Re: Very high scheduling delay with plenty of idle CPUs
From: Vincent Guittot
Date: Mon Nov 11 2024 - 14:12:25 EST
On Mon, 11 Nov 2024 at 20:01, Vincent Guittot
<vincent.guittot@xxxxxxxxxx> wrote:
>
> On Mon, 11 Nov 2024 at 19:24, Saravana Kannan <saravanak@xxxxxxxxxx> wrote:
> >
> > On Mon, Nov 11, 2024 at 2:41 AM Peter Zijlstra <peterz@xxxxxxxxxxxxx> wrote:
> > >
> > > On Sun, Nov 10, 2024 at 10:15:07PM -0800, Saravana Kannan wrote:
> > >
> > > > I actually quickly hacked up the cpu_overutilized() function to return
> > > > true during suspend/resume and the threads are nicely spread out and
> > > > running in parallel.

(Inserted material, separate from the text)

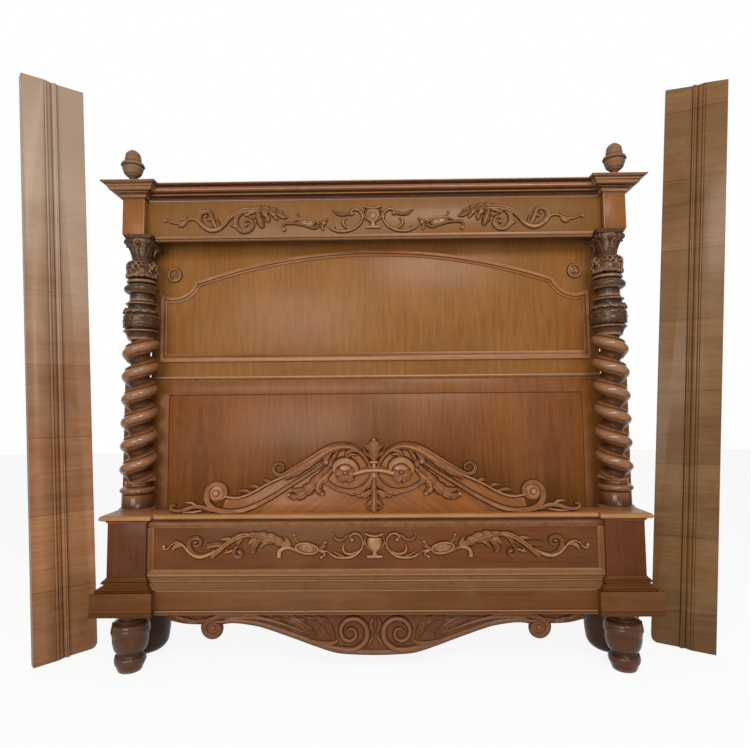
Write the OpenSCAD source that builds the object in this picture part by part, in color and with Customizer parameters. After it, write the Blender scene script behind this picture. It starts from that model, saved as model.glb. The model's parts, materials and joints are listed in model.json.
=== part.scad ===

That actually reduces the total of the
> > > > dpm_resume*() phases from 90ms to 75ms on my Pixel 6.
> > >
> > > Right, so that kills EAS and makes it fall through to the regular
> > > select_idle_sibling() thing.
> > >
> > > > Peter,
> > > >
> > > > Would you be open to the scheduler being aware of
> > > > dpm_suspend*()/dpm_resume*() phases and triggering the CPU
> > > > overutilized behavior during these phases? I know it's a very use case
> > > > specific behavior but how often do we NOT want to speed up
> > > > suspend/resume? We can make this a CONFIG or a kernel command line
> > > > option -- say, fast_suspend or something like that.
> > >
> > > Well, I don't mind if Vincent doesn't. It seems like a very
> > > specific/targeted thing and should not affect much else, so it is a
> > > relatively safe thing to do.
> > >
> > > Perhaps a more direct hack in is_rd_overutilized() would be even less
> > > invasive, changing cpu_overutilized() relies on that getting propagated
> > > to rd->overutilized, might as well skip that step, no?
> >
> > is_rd_overutilized() sounds good to me. Outside of setting a flag in
>
> At know I'm not convinced that this is a solution but just a quick
> hack for your problem. We must understand 1st what is wrong
And you should better switch to performance cpufreq governor to
disable eas and run at max freq if your further wants to decrease
latency
>
> > sched.c that the suspend/resume code sets/clears, I can't think of an
> > interface that's better at avoiding abuse. Let me know if you have
> > any. Otherwise, I'll just go with the flag option. If Vincent gets the
> > scheduler to do the right thing without this, I'll happily drop this
> > targeted hack.
> >
> > -Saravana